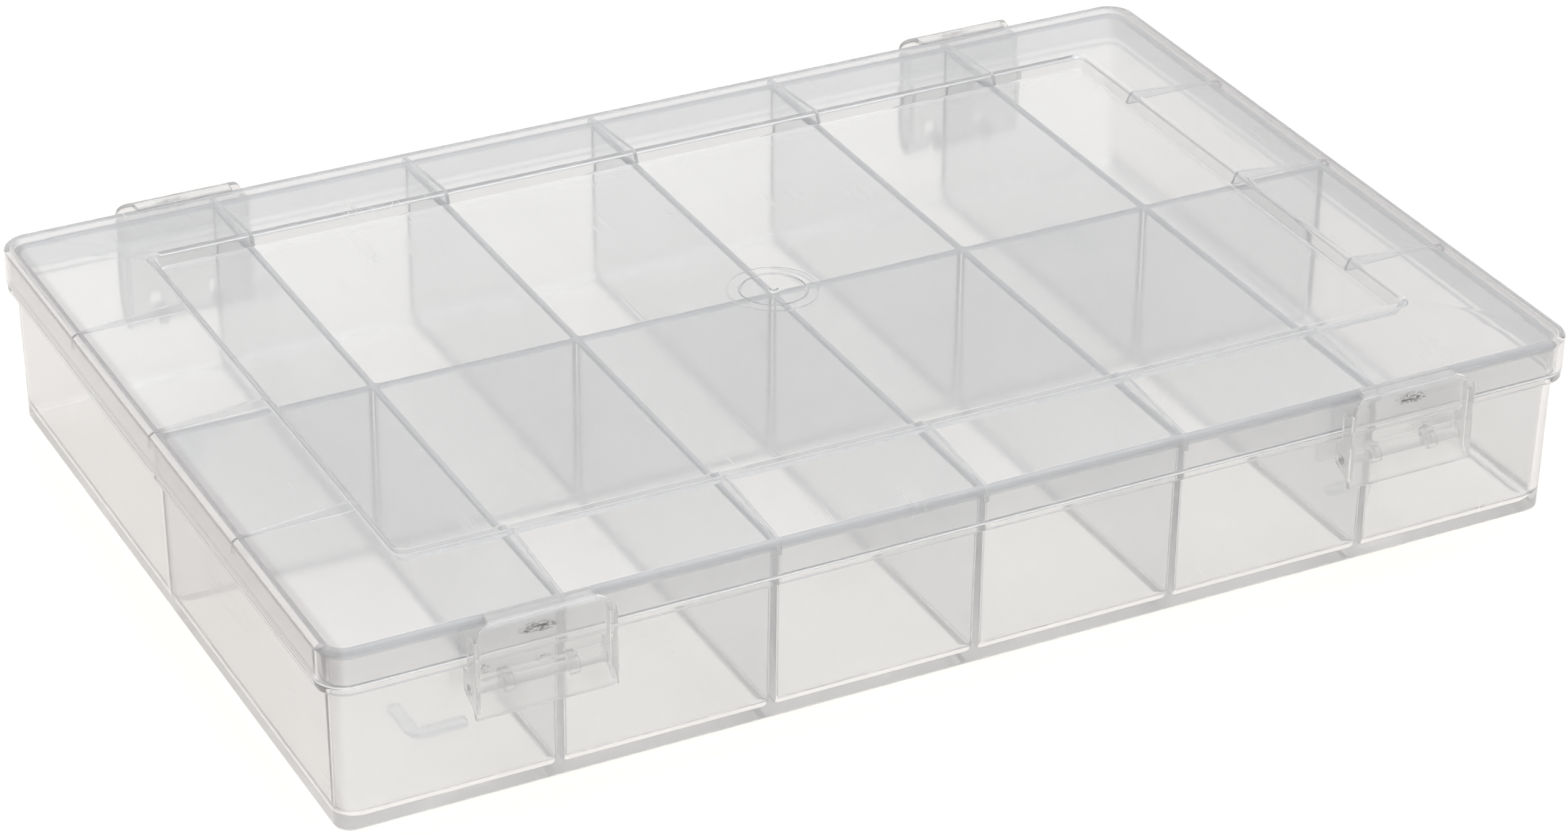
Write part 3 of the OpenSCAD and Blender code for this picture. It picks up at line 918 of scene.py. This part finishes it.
class TACKLEBOX_OT_studio(bpy.types.Operator):
    """Makes the floor, the soft light and the camera"""

    bl_idname = "tackle_box.studio"
    bl_label = "Studio"

    def execute(self, context):
        studio = context.scene.tackle_box_studio
        self.floor(studio)
        self.light(context, studio)
        self.camera(context, studio)
        return {"FINISHED"}

    def floor(self, studio):
        """A wide pale sheet just under the feet."""
        half, drop = 6.0, 0.1 * MM
        corners = np.array([(-1, -1, 0), (1, -1, 0), (1, 1, 0), (-1, 1, 0)]) * half
        mesh = bpy.data.meshes.new("floor")
        mesh.from_pydata((corners - (0, 0, drop)).tolist(), [], [(0, 1, 2, 3)])
        shader = Shader("floor paper")
        grain = shader.noise(900.0, detail=2.0) * 0.02 + 0.5
        surface = shader.node("ShaderNodeBsdfPrincipled", {}, {
            "Base Color": (*studio.floor, 1), "Roughness": grain + 0.2,
            "Specular IOR Level": 0.1})["BSDF"]
        shader.node("ShaderNodeOutputMaterial", {}, {"Surface": surface})
        mesh.materials.append(shader.material)
        floor = bpy.data.objects.new("floor", mesh)
        bpy.context.scene.collection.objects.link(floor)

    def light(self, context, studio):
        """An even white surround and one large softbox overhead, behind the box."""
        world = bpy.data.worlds.new("white surround")
        world.use_nodes = True
        background = world.node_tree.nodes["Background"]
        background.inputs["Color"].default_value = (1, 1, 1, 1)
        background.inputs["Strength"].default_value = studio.surround
        context.scene.world = world
        lamp = bpy.data.lights.new("softbox", "AREA")
        lamp.shape, lamp.size, lamp.energy = "SQUARE", 3.0, studio.softbox
        softbox = bpy.data.objects.new("softbox", lamp)
        softbox.location = (-0.2, 0.2, 2.2)
        context.scene.collection.objects.link(softbox)
        context.scene.view_settings.view_transform = "Standard"
        cycles = context.scene.cycles
        cycles.max_bounces = 32
        cycles.glossy_bounces = 32
        cycles.diffuse_bounces = 12
        cycles.transmission_bounces = 32
        cycles.transparent_max_bounces = 48

    def camera(self, context, studio):
        """A camera from its place, its azimuth and elevation, and its roll."""
        a, e, r = studio.azimuth, studio.elevation, studio.roll
        ahead = np.array([-np.sin(a) * np.cos(e), np.cos(a) * np.cos(e), -np.sin(e)])
        right = np.cross(ahead, (0, 0, 1))
        right /= np.linalg.norm(right)
        up = np.cross(right, ahead)
        turned = np.cos(r) * right + np.sin(r) * up, -np.sin(r) * right + np.cos(r) * up
        matrix = Matrix.Identity(4)
        for column, axis in enumerate((*turned, -ahead, np.array(studio.place))):
            for row in range(3):
                matrix[row][column] = axis[row]
        data = bpy.data.cameras.new("camera")
        data.sensor_width, data.lens = 36.0, studio.lens
        data.clip_start, data.clip_end = 0.01, 50.0
        camera = bpy.data.objects.new("camera", data)
        camera.matrix_world = matrix
        context.scene.collection.objects.link(camera)
        context.scene.camera = camera


OPERATORS = (TACKLEBOX_OT_tray, TACKLEBOX_OT_lid, TACKLEBOX_OT_clips, TACKLEBOX_OT_studio)


class TACKLEBOX_PT_panel(bpy.types.Panel):
    """The tackle box's pieces"""

    bl_idname = "TACKLEBOX_PT_panel"
    bl_label = "Tackle box"
    bl_space_type = "VIEW_3D"
    bl_region_type = "UI"
    bl_category = "Tackle box"

    def draw(self, context):
        for operator in OPERATORS:
            self.layout.operator(operator.bl_idname)
        for group in ("tackle_box_sizes", "tackle_box_plastic", "tackle_box_studio"):
            settings = getattr(context.scene, group)
            box = self.layout.box()
            for name in settings.__annotations__:
                box.prop(settings, name)


GROUPS = {"tackle_box_sizes": TackleBoxSizes, "tackle_box_plastic": TackleBoxPlastic,
          "tackle_box_studio": TackleBoxStudio}


def register():
    for cls in (*GROUPS.values(), *OPERATORS, TACKLEBOX_PT_panel):
        bpy.utils.register_class(cls)
    for name, group in GROUPS.items():
        setattr(bpy.types.Scene, name, PointerProperty(type=group))


def unregister():
    for name in GROUPS:
        delattr(bpy.types.Scene, name)
    for cls in reversed((*GROUPS.values(), *OPERATORS, TACKLEBOX_PT_panel)):
        bpy.utils.unregister_class(cls)


def main():
    register()
    bpy.ops.tackle_box.studio()
    bpy.ops.tackle_box.tray()
    bpy.ops.tackle_box.lid()
    bpy.ops.tackle_box.clips()
    bpy.context.view_layer.update()


if __name__ == "__main__":
    main()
#####
Extract the complete listing verbatim.

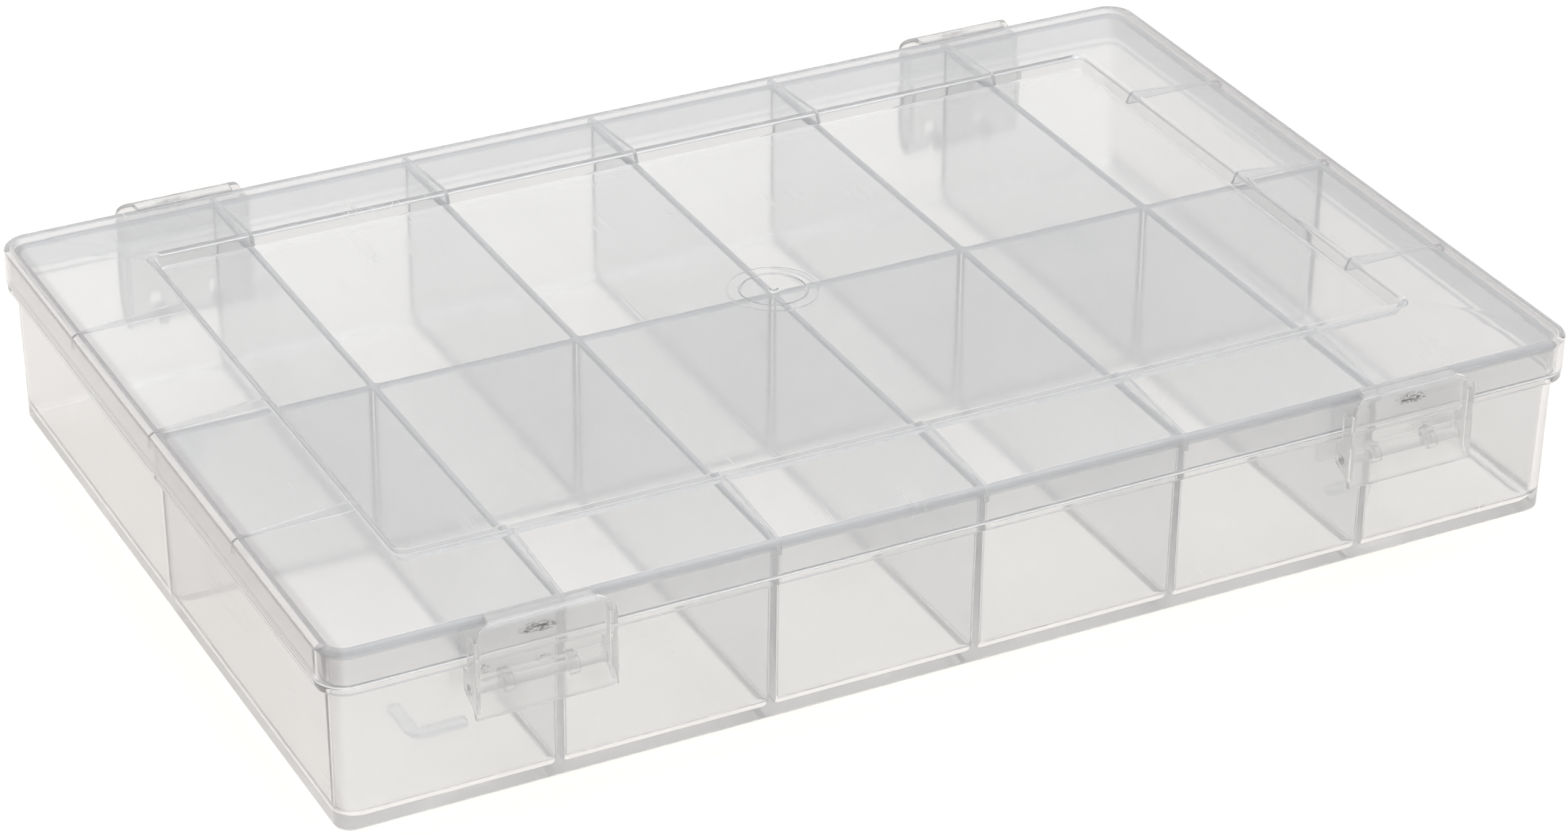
Write part 3 of the OpenSCAD and Blender code for this picture. It picks up at line 918 of scene.py. This part finishes it.
class TACKLEBOX_OT_studio(bpy.types.Operator):
    """Makes the floor, the soft light and the camera"""

    bl_idname = "tackle_box.studio"
    bl_label = "Studio"

    def execute(self, context):
        studio = context.scene.tackle_box_studio
        self.floor(studio)
        self.light(context, studio)
        self.camera(context, studio)
        return {"FINISHED"}

    def floor(self, studio):
        """A wide pale sheet just under the feet."""
        half, drop = 6.0, 0.1 * MM
        corners = np.array([(-1, -1, 0), (1, -1, 0), (1, 1, 0), (-1, 1, 0)]) * half
        mesh = bpy.data.meshes.new("floor")
        mesh.from_pydata((corners - (0, 0, drop)).tolist(), [], [(0, 1, 2, 3)])
        shader = Shader("floor paper")
        grain = shader.noise(900.0, detail=2.0) * 0.02 + 0.5
        surface = shader.node("ShaderNodeBsdfPrincipled", {}, {
            "Base Color": (*studio.floor, 1), "Roughness": grain + 0.2,
            "Specular IOR Level": 0.1})["BSDF"]
        shader.node("ShaderNodeOutputMaterial", {}, {"Surface": surface})
        mesh.materials.append(shader.material)
        floor = bpy.data.objects.new("floor", mesh)
        bpy.context.scene.collection.objects.link(floor)

    def light(self, context, studio):
        """An even white surround and one large softbox overhead, behind the box."""
        world = bpy.data.worlds.new("white surround")
        world.use_nodes = True
        background = world.node_tree.nodes["Background"]
        background.inputs["Color"].default_value = (1, 1, 1, 1)
        background.inputs["Strength"].default_value = studio.surround
        context.scene.world = world
        lamp = bpy.data.lights.new("softbox", "AREA")
        lamp.shape, lamp.size, lamp.energy = "SQUARE", 3.0, studio.softbox
        softbox = bpy.data.objects.new("softbox", lamp)
        softbox.location = (-0.2, 0.2, 2.2)
        context.scene.collection.objects.link(softbox)
        context.scene.view_settings.view_transform = "Standard"
        cycles = context.scene.cycles
        cycles.max_bounces = 32
        cycles.glossy_bounces = 32
        cycles.diffuse_bounces = 12
        cycles.transmission_bounces = 32
        cycles.transparent_max_bounces = 48

    def camera(self, context, studio):
        """A camera from its place, its azimuth and elevation, and its roll."""
        a, e, r = studio.azimuth, studio.elevation, studio.roll
        ahead = np.array([-np.sin(a) * np.cos(e), np.cos(a) * np.cos(e), -np.sin(e)])
        right = np.cross(ahead, (0, 0, 1))
        right /= np.linalg.norm(right)
        up = np.cross(right, ahead)
        turned = np.cos(r) * right + np.sin(r) * up, -np.sin(r) * right + np.cos(r) * up
        matrix = Matrix.Identity(4)
        for column, axis in enumerate((*turned, -ahead, np.array(studio.place))):
            for row in range(3):
                matrix[row][column] = axis[row]
        data = bpy.data.cameras.new("camera")
        data.sensor_width, data.lens = 36.0, studio.lens
        data.clip_start, data.clip_end = 0.01, 50.0
        camera = bpy.data.objects.new("camera", data)
        camera.matrix_world = matrix
        context.scene.collection.objects.link(camera)
        context.scene.camera = camera


OPERATORS = (TACKLEBOX_OT_tray, TACKLEBOX_OT_lid, TACKLEBOX_OT_clips, TACKLEBOX_OT_studio)


class TACKLEBOX_PT_panel(bpy.types.Panel):
    """The tackle box's pieces"""

    bl_idname = "TACKLEBOX_PT_panel"
    bl_label = "Tackle box"
    bl_space_type = "VIEW_3D"
    bl_region_type = "UI"
    bl_category = "Tackle box"

    def draw(self, context):
        for operator in OPERATORS:
            self.layout.operator(operator.bl_idname)
        for group in ("tackle_box_sizes", "tackle_box_plastic", "tackle_box_studio"):
            settings = getattr(context.scene, group)
            box = self.layout.box()
            for name in settings.__annotations__:
                box.prop(settings, name)


GROUPS = {"tackle_box_sizes": TackleBoxSizes, "tackle_box_plastic": TackleBoxPlastic,
          "tackle_box_studio": TackleBoxStudio}


def register():
    for cls in (*GROUPS.values(), *OPERATORS, TACKLEBOX_PT_panel):
        bpy.utils.register_class(cls)
    for name, group in GROUPS.items():
        setattr(bpy.types.Scene, name, PointerProperty(type=group))


def unregister():
    for name in GROUPS:
        delattr(bpy.types.Scene, name)
    for cls in reversed((*GROUPS.values(), *OPERATORS, TACKLEBOX_PT_panel)):
        bpy.utils.unregister_class(cls)


def main():
    register()
    bpy.ops.tackle_box.studio()
    bpy.ops.tackle_box.tray()
    bpy.ops.tackle_box.lid()
    bpy.ops.tackle_box.clips()
    bpy.context.view_layer.update()


if __name__ == "__main__":
    main()